The evidence included a RAND study that found “a substantial share of the dramatic increase in heroin deaths since 2010 can be attributed to the reformulation of OxyContin” which replaced regular OxyContin in 2010. It also included a study from researchers at Notre Dame and Boston Universities that found:

When we combine heroin and opioid deaths together, we find no evidence that total heroin and opioid deaths fell at all after the reformulation—there appears to have been one-for-one substitution of heroin deaths for opioid deaths.

Now comes a new RAND study that finds the abuse-deterrent reformulation of OxyContin led to an increase in cases of hepatitis C from IV drug use. As nonmedical users switched from OxyContin to injectable heroin, more became exposed to hepatitis C, transmitted by needle sharing.

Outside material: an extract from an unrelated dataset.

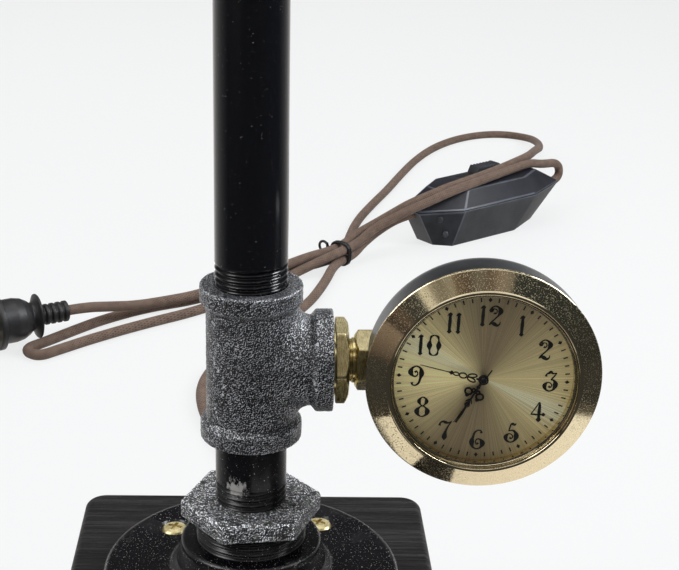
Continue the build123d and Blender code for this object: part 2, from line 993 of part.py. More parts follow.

The study compared states with above-median misuse rates of OxyContin to states with below-median misuse rates before and after the drug’s reformulation—from 2004 to 2015. Prior to the reformulation there was almost no difference in hepatitis C infection rates between the states. After the reformulation, states with above-median misuse rates saw a 222 percent increase in hepatitis C infections, while the below-median states saw a 75 percent increase during the same period. 

Add hepatitis C to the list of unintended consequences from abuse-deterrent reformulation of opioids.

Despite mounting evidence that abuse-deterrent reformulation of opioids has done nothing to reduce overdoses but may in fact be adding to them, the Food and Drug Administration continues to encourage pharmaceutical manufacturers to bring more abuse-deterrent formulations to market. As was the case with OxyContin, reformulation often results in extension of existing patents, reducing competition from generics and allowing patent holders to charge and profit more from their product. So opioid manufacturers are answering the FDA’s call for more abuse-deterrent reformulations.

Now that we have strong evidence that abuse-deterrent formulations spread disease as well as death, perhaps the FDA will reconsider this ill-advised policy.